Yes there are always exceptions. But not very many. And to use the creator of the Sopranos as an example is just plain... ignorant. How many years do you think it took him to get to that point in his writing/creative career where he could be that way. If he had started that way with his first, second, or third script... the Sopranos would never have existed.

Luzid said...

Not only do I not dread notes from others, I welcome them - good or bad. We've all read comments by writers who think they know it all and want no dissenting voices.

They will never make it in this town.

I *want* to do the best job I can with a story and then find ways to make it even better through working with others. In fact, it's my goal - not to become an auteur, but to actually write for a living.

You have to be open to ideas that make the story better, even if they're not your own.

Christian M. Howell said...

Sometimes though you just gotta get it out. Hopefully for a writer it won't be when you receive notes.

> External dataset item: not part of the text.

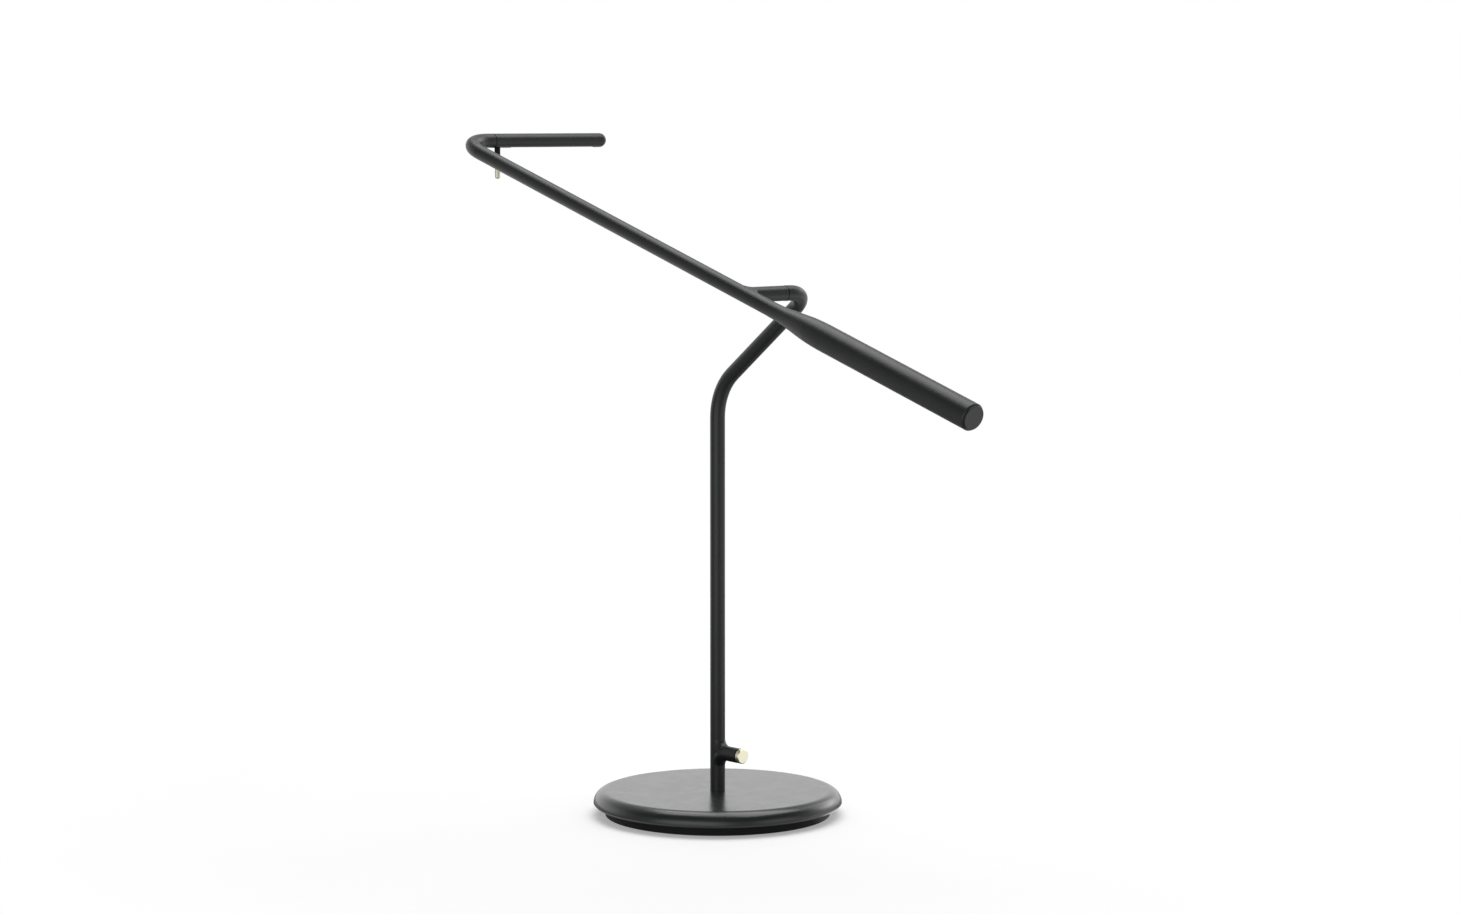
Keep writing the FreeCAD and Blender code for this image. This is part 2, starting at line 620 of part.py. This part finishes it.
def flare_profile(thin, thick, end):
    """Half section of the flare and the counterweight: two tangent arcs, then straight to the end."""
    start = size("flare_start")
    stop = size("flare_end")
    half_length = (stop - start) / 2
    half_swell = (thick - thin) / 2
    bend = (half_length ** 2 + half_swell ** 2) / (2 * half_swell)
    half_turn = math.asin(half_length / bend) / 2
    first_middle = Vector(thin + bend * (1 - math.cos(half_turn)), 0, start + bend * math.sin(half_turn))
    last_middle = Vector(thick - bend * (1 - math.cos(half_turn)), 0, stop - bend * math.sin(half_turn))
    centre = Vector(thin + half_swell, 0, start + half_length)
    begin = Vector(thin, 0, start)
    full = Vector(thick, 0, stop)
    return Part.Wire([
        Part.LineSegment(Vector(0, 0, start), begin).toShape(),
        Part.Arc(begin, first_middle, centre).toShape(),
        Part.Arc(centre, last_middle, full).toShape(),
        Part.LineSegment(full, Vector(thick, 0, end)).toShape(),
        Part.LineSegment(Vector(thick, 0, end), Vector(0, 0, end)).toShape(),
        Part.LineSegment(Vector(0, 0, end), Vector(0, 0, start)).toShape()])


def revolved_flare(thin, thick, end):
    return Part.Face(flare_profile(thin, thick, end)).revolve(Vector(0, 0, 0), Vector(0, 0, 1), 360)


def make_arm_tube():
    # Local frame: Z along the arm towards the counterweight, Y along the pivot and head axes.
    shell_end = size("counterweight_reach - shell_setback")
    tube = size("tube_radius")
    bore = size("tube_bore")
    path = rounded_path([
        Vector(0, size("head_seam"), -size("head_reach")), Vector(0, 0, -size("head_reach")),
        Vector(0, 0, size("flare_start"))], [size("head_bend")])
    counterweight = revolved_flare(tube, size("counterweight_radius"), shell_end)
    rim = [edge for edge in counterweight.Edges
           if isinstance(edge.Curve, Part.Circle) and abs(edge.Curve.Center.z - shell_end) < 1e-4
           and abs(edge.Curve.Radius - size("counterweight_radius")) < 1e-4]
    counterweight = counterweight.makeFillet(size("shell_round"), rim)
    branch_length = size("arm_offset - pivot_seam - joint_gap")
    pivot_branch = placed(branch(size("branch_radius"), size("pivot_blend"), branch_length),
                          Placement(Vector(), Rotation(Vector(0, 0, 1), 90)))
    outside = swept(path, tube).fuse([counterweight, pivot_branch]).removeSplitter()
    branch_bore = Part.makeCylinder(bore, branch_length, Vector(), Vector(0, 1, 0))
    screw_along = size("arm_offset - pivot_seam - pivot_groove_start - groove_width / 2")
    screw_hole = Part.makeCylinder(size("set_screw_radius"), tube + 1, Vector(0, screw_along, 0), Vector(1, 0, 0))
    hollow = [swept(path, bore), revolved_flare(bore, size("counterweight_bore"), shell_end),
              branch_bore, screw_hole]
    shaped("arm_tube", outside.cut(hollow), ARM_AXIS)


def make_counterweight():
    spigot_start = "counterweight_reach - shell_setback - cap_spigot"
    spigot_end = "counterweight_reach - shell_setback"
    cap = turned("counterweight_cap", [
        ("0", spigot_start), ("counterweight_bore", spigot_start), ("counterweight_bore", spigot_end),
        ("cap_radius", spigot_end), ("cap_radius", "counterweight_reach"), ("0", "counterweight_reach")], ARM_AXIS)
    finish_circles(cap, "Chamfer", "cap_bevel", [("cap_radius", "counterweight_reach")])
    slug_start = spigot_start + " - slug_length"
    turned("counterweight_slug", [
        ("0", slug_start), ("counterweight_bore", slug_start),
        ("counterweight_bore", spigot_start), ("0", spigot_start)], ARM_AXIS)
    turned("counterweight_spacer", [
        ("spacer_bore", "flare_end"), ("counterweight_bore", "flare_end"),
        ("counterweight_bore", slug_start), ("spacer_bore", slug_start)], ARM_AXIS)


def make_arm_lead():
    # From just clear of the pivot axle's end to the end of the head axle's bore.
    start = size("arm_offset - pivot_seam - pivot_axle_length") - 1
    reach = size("head_reach")
    path = rounded_path([
        Vector(0, size("head_axle_end"), -reach), Vector(0, 0, -reach), Vector(0, 0, 0), Vector(0, start, 0)],
        [size("head_bend"), size("lead_bend")])
    shaped("arm_wire", swept_flat(path, size("lead_width"), size("lead_thickness"), Vector(1, 0, 0)), ARM_AXIS)


# ---------------------------------------------------------------- lamp head

def make_head_joint():
    collar_start = "head_seam - insert_length"
    groove_end = "head_groove_start + groove_width"
    turned("head_axle", [
        ("axle_bore", collar_start), ("tube_bore", collar_start), ("tube_bore", "head_seam"),
        ("axle_radius", "head_seam"), ("axle_radius", "head_groove_start"),
        ("axle_groove", "head_groove_start"), ("axle_groove", groove_end), ("axle_radius", groove_end),
        ("axle_radius", "head_axle_end"), ("axle_bore", "head_axle_end")], HEAD_AXIS)
    washer_end = "head_seam + joint_gap - washer_step"
    turned("head_washer", [
        ("axle_radius", "head_seam"), ("seam_radius", "head_seam"),
        ("seam_radius", washer_end), ("axle_radius", washer_end)], HEAD_AXIS)
    bush_bore = "axle_radius + running_gap"
    bush_start = "head_seam + joint_gap"
    down = HEAD_AXIS.multiply(Placement(Vector(), Rotation(Vector(0, 0, 1), 90)))
    bush = turned("head_bush", [
        (bush_bore, bush_start), ("tube_bore", bush_start),
        ("tube_bore", "head_bush_end"), (bush_bore, "head_bush_end")], down)
    bored_across(bush, "bush_pin_hole", "pin_shank", "pin_place")


def make_head_tube():
    start = size("head_seam + joint_gap")
    radius = size("tube_radius")
    dome = Vector(0, size("head_tip") - radius, 0)
    outside = Part.makeCylinder(radius, dome.y - start, Vector(0, start, 0), Vector(0, 1, 0))
    outside = outside.fuse(Part.makeSphere(radius, dome, Vector(0, 1, 0), 0, 90, 360))
    bore_length = size("head_tip - tube_radius - dome_wall") - start
    bore = Part.makeCylinder(size("tube_bore"), bore_length, Vector(0, start, 0), Vector(0, 1, 0))
    width = size("slot_width")
    slot = Part.makeBox(width, size("slot_end - slot_start"), size("tube_radius"),
                        Vector(-width / 2, size("slot_start"), -size("tube_radius")))
    pin_hole = Part.makeCylinder(size("pin_shank"), size("tube_radius") + 1,
                                 Vector(0, size("pin_place"), 0), Vector(0, 0, -1))
    shaped("head_tube", outside.removeSplitter().cut([bore, slot, pin_hole]), HEAD_FRAME)


def make_pin():
    sleeve = Part.makeCylinder(size("collar_radius"), size("collar_reach"))
    shank_hole = Part.makeCylinder(size("pin_shank"), size("collar_reach"))
    tube = Part.makeCylinder(size("tube_radius"), 4 * size("collar_radius"),
                             Vector(0, -2 * size("collar_radius"), 0), Vector(0, 1, 0))
    shaped("pin_collar", sleeve.cut([shank_hole, tube]), PIN_AXIS)
    pin = turned("grip_pin", [
        ("0", "set_screw_tip"), ("pin_shank", "set_screw_tip"), ("pin_shank", "collar_reach"),
        ("pin_radius", "collar_reach"), ("pin_radius", "pin_reach"), ("0", "pin_reach")], PIN_AXIS)
    finish_circles(pin, "Chamfer", "pin_tip_bevel", [("pin_radius", "pin_reach")])


def make_light():
    start = size("slot_start")
    length = size("slot_end - slot_start")
    board_low = -size("board_top + board_thickness")
    inside = Part.makeCylinder(size("tube_bore"), length, Vector(0, start, 0), Vector(0, 1, 0))
    upper_half = Part.makeBox(20, length, 20, Vector(-10, start, -size("board_top")))
    shaped("heat_spreader", inside.common(upper_half), HEAD_FRAME)

    board = doc.addObject("Part::Box", "led_board")
    board.setExpression("Length", bound("board_width"))
    board.setExpression("Width", bound("slot_end - slot_start"))
    board.setExpression("Height", bound("board_thickness"))
    board.Placement = HEAD_FRAME.multiply(
        Placement(Vector(-size("board_width") / 2, start, board_low), Rotation()))
    keep(board, "led_board")

    pitch = length / size("chip_count")
    chip_length = size("chip_length")
    chip_width = size("chip_width")
    chips = []
    for index in range(int(size("chip_count"))):
        middle = start + (index + 0.5) * pitch
        corner = Vector(-chip_width / 2, middle - chip_length / 2, board_low - size("chip_height"))
        chips.append(Part.makeBox(chip_width, chip_length, size("chip_height"), corner))
    shaped("led_chips", Part.makeCompound(chips), HEAD_FRAME)

    # The diffuser lies on the floor of the bore and fills the slot, just short of the tube's outside.
    lens = Part.makeCylinder(size("diffuser_radius"), length, Vector(0, start, 0), Vector(0, 1, 0))
    width = size("slot_width")
    depth = size("tube_radius")
    window = Part.makeBox(width, length, depth, Vector(-width / 2, start, -depth - size("diffuser_top")))
    lower_part = Part.makeBox(2 * depth, length, depth, Vector(-depth, start, -depth - size("diffuser_top")))
    shaped("diffuser", inside.common(lower_part).fuse(lens.common(window)).removeSplitter(), HEAD_FRAME)


def make_head_lead():
    start = size("head_axle_end") + 1
    width = size("lead_width")
    thickness = size("lead_thickness")
    lead = Part.makeBox(width, size("slot_start") - start, thickness, Vector(-width / 2, start, -thickness / 2))
    shaped("head_wire", lead, HEAD_FRAME)


# ---------------------------------------------------------------- build, check and write

def check_document():
    for item in doc.Objects:
        wrong = {"Invalid", "Error"} & set(item.State)
        if wrong:
            raise RuntimeError(f"{item.Label} is {sorted(wrong)}")
    labels = [part.Label for part in SUB_PARTS]
    if len(set(labels)) != len(labels):
        raise RuntimeError("two sub-parts share a name")
    for part in SUB_PARTS:
        shape = part.Shape
        if shape.isNull() or not shape.isValid() or not shape.Solids:
            raise RuntimeError(f"{part.Label} has no valid solid")


def write_parts():
    os.makedirs("parts", exist_ok=True)
    for part in SUB_PARTS:
        part.Shape.exportStep(f"parts/{part.Label}.step")
        print(f"{part.Label:24s} solids {len(part.Shape.Solids):2d}  volume {part.Shape.Volume:12.1f}")


make_base_disc()
make_base_pan()
make_base_trim()
make_dimmer_board()
make_stem_tube()
make_stem_fixing()
make_stem_leads()
make_button()
make_pivot()
make_arm_tube()
make_counterweight()
make_arm_lead()
make_head_joint()
make_head_tube()
make_pin()
make_light()
make_head_lead()
doc.recompute()
check_document()
write_parts()
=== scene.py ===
import math
import bpy
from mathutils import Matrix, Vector


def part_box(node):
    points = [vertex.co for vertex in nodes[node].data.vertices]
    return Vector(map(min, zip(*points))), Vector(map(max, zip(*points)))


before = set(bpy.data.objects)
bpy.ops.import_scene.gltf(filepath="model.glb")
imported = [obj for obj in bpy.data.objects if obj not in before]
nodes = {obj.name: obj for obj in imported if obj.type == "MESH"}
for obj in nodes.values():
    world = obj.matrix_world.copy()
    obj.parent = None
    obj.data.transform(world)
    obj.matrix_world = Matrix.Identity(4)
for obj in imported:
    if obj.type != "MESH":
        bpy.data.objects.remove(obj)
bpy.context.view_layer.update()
scene = bpy.context.scene

# ---------------------------------------------------------------- camera: the photograph's view

LENS_PX = 3518.7
FRAME_PX = 1460
SENSOR_MM = 36
CAMERA_PLACE = (2.0826, -1.8638, 0.5605)
CAMERA_TILT_DEG = 84.4475
CAMERA_TURN_DEG = 47.97
CLIP_END_M = 60


def make_camera():
    data = bpy.data.cameras.new("camera")
    data.sensor_width = SENSOR_MM
    data.lens = LENS_PX / FRAME_PX * SENSOR_MM
    data.clip_end = CLIP_END_M
    camera = bpy.data.objects.new("camera", data)
    camera.location = CAMERA_PLACE
    camera.rotation_euler = (math.radians(CAMERA_TILT_DEG), 0, math.radians(CAMERA_TURN_DEG))
    scene.collection.objects.link(camera)
    scene.camera = camera


# ---------------------------------------------------------------- shader trees

# Noise seldom leaves the middle of its range, so colours and numbers change between these values of it.
COLOUR_STOPS = (0.3, 0.7)
NUMBER_STOPS = (0.25, 0.75)


class Graph:
    """The nodes and links of one shader tree. Values pass between its calls as output sockets."""

    def __init__(self, tree):
        self.tree = tree
        tree.nodes.clear()

    def add(self, kind, sockets=None, **settings):
        """A new node with its settings, its inputs set or linked by name or number."""
        node = self.tree.nodes.new(kind)
        for key, value in settings.items():
            setattr(node, key, value)
        self.feed(node, sockets or {})
        return node

    def feed(self, node, sockets):
        for key, value in sockets.items():
            if isinstance(value, bpy.types.NodeSocket):
                self.tree.links.new(value, node.inputs[key])
            else:
                node.inputs[key].default_value = value

    def combine(self, operation, first, second):
        return self.add("ShaderNodeMath", {0: first, 1: second}, operation=operation).outputs["Value"]

    def facing(self, direction, towards):
        """Cosine between two directions."""
        node = self.add("ShaderNodeVectorMath", {0: direction, 1: towards}, operation="DOT_PRODUCT")
        return node.outputs["Value"]

    def length(self, vector):
        return self.add("ShaderNodeVectorMath", {0: vector}, operation="LENGTH").outputs["Value"]

    def step(self, value, start, full, first=0.0, last=1.0):
        """A smooth change from the first level to the last while the value goes from start to full."""
        node = self.add("ShaderNodeMapRange", {
            "Value": value, "From Min": start, "From Max": full, "To Min": first, "To Max": last},
            interpolation_type="SMOOTHSTEP")
        return node.outputs["Result"]

    def blend(self, factor, first, second):
        """A number between two numbers."""
        node = self.add("ShaderNodeMix", data_type="FLOAT")
        self.feed(node, {"Factor": factor, "A": first, "B": second})
        return node.outputs["Result"]

    def mix(self, factor, first, second):
        """A shader between two shaders."""
        return self.add("ShaderNodeMixShader", {"Fac": factor, 1: first, 2: second}).outputs["Shader"]

    def rays(self):
        return self.add("ShaderNodeLightPath").outputs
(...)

Receiving bad notes is actually a good thing: well, not bad notes but notes that highlight problems.

For me it gives me a chance to review what my goals for the story were.

Did they say I missed the mark I was aiming for? Did they notice the contrast of these two characters?
Am I rambling and not moving the story?

Asking yourself these questions even when you get completely positive notes is the way to grow.

As a writer you have to imagine that your sensibilities are not everyone's so it will indeed not be personal. If you pay someone to critique you take their notes and review. Aks them what they meant if you aren't clear. Don't immediately assume that they wanted to crap on you. Perhaps they just missed something subtle. It happens.

But I think the key is to see if you got your point across. That will always make a good story.

Setup, buildup and payoff are necessities but not the whole. Every story should say something, even a silly comedy. Whether it's "be careful what you wish for," or "nobody's perfect," or "it takes a village to raise a rapist."

Say something people can visualize and you're halfway there.